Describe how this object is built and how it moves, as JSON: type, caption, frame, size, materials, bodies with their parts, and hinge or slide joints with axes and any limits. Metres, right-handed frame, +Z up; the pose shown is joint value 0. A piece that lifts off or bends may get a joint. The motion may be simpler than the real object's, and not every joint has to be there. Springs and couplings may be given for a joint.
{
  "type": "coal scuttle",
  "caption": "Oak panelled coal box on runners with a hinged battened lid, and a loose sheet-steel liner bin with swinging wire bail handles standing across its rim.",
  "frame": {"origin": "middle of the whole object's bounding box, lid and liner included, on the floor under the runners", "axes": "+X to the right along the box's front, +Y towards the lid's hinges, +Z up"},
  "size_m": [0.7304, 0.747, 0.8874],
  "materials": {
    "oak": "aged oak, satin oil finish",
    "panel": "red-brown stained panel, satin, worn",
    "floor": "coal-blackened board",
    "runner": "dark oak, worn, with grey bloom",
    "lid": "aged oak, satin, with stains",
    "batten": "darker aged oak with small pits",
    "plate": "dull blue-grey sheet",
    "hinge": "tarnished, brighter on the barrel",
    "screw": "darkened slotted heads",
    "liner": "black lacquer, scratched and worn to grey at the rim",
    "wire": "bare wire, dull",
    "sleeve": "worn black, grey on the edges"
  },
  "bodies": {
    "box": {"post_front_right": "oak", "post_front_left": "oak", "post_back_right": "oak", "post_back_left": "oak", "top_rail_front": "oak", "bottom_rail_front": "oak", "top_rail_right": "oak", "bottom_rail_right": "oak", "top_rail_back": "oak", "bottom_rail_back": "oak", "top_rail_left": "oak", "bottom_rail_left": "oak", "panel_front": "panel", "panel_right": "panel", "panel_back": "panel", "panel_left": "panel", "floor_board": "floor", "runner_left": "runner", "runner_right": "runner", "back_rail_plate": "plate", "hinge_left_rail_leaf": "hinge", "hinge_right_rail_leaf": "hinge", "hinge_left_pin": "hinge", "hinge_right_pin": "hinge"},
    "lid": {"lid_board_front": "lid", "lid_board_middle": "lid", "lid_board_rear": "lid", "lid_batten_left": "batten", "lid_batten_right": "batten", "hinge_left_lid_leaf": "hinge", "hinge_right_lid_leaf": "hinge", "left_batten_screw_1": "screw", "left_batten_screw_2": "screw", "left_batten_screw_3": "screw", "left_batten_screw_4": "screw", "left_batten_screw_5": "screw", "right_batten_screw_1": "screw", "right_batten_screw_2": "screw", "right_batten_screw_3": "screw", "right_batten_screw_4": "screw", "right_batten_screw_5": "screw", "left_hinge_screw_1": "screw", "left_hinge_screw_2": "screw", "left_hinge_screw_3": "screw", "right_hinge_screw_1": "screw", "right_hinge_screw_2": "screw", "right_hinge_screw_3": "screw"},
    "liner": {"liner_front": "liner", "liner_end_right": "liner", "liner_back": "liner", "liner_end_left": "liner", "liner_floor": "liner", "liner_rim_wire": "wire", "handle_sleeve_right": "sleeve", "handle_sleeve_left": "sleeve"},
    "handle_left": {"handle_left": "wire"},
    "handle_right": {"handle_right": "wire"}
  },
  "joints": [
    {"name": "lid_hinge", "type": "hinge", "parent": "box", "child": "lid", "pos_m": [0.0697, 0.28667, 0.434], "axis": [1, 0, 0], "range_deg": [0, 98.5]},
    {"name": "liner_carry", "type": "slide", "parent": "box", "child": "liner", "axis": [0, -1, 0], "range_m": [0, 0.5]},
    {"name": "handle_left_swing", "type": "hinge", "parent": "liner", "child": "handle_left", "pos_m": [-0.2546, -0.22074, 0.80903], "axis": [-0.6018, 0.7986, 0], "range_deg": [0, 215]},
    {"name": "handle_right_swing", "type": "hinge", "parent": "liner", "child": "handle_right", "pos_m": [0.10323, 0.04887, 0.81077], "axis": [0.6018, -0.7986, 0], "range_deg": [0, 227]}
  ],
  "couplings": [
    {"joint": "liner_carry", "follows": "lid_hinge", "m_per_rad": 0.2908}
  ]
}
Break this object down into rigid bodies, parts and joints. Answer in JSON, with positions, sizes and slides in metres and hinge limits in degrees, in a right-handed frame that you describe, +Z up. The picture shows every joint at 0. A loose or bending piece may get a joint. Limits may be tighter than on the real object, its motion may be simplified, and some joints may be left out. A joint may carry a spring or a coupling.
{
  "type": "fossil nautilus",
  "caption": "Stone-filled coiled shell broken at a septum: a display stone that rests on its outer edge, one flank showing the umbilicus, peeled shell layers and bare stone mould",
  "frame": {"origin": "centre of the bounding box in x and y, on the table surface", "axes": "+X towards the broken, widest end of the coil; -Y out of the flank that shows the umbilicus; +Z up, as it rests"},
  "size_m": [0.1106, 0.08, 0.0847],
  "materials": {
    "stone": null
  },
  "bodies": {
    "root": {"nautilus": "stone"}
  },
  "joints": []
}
--------------------------------
▶ **What to work on**
Transcribe exactly the line containing "Break this object" and all remaining lines of the material, ending with the last one.

▶ **The output**
Break this object down into rigid bodies, parts and joints. Answer in JSON, with positions, sizes and slides in metres and hinge limits in degrees, in a right-handed frame that you describe, +Z up. The picture shows every joint at 0. A loose or bending piece may get a joint. Limits may be tighter than on the real object, its motion may be simplified, and some joints may be left out. A joint may carry a spring or a coupling.
{
  "type": "fossil nautilus",
  "caption": "Stone-filled coiled shell broken at a septum: a display stone that rests on its outer edge, one flank showing the umbilicus, peeled shell layers and bare stone mould",
  "frame": {"origin": "centre of the bounding box in x and y, on the table surface", "axes": "+X towards the broken, widest end of the coil; -Y out of the flank that shows the umbilicus; +Z up, as it rests"},
  "size_m": [0.1106, 0.08, 0.0847],
  "materials": {
    "stone": null
  },
  "bodies": {
    "root": {"nautilus": "stone"}
  },
  "joints": []
}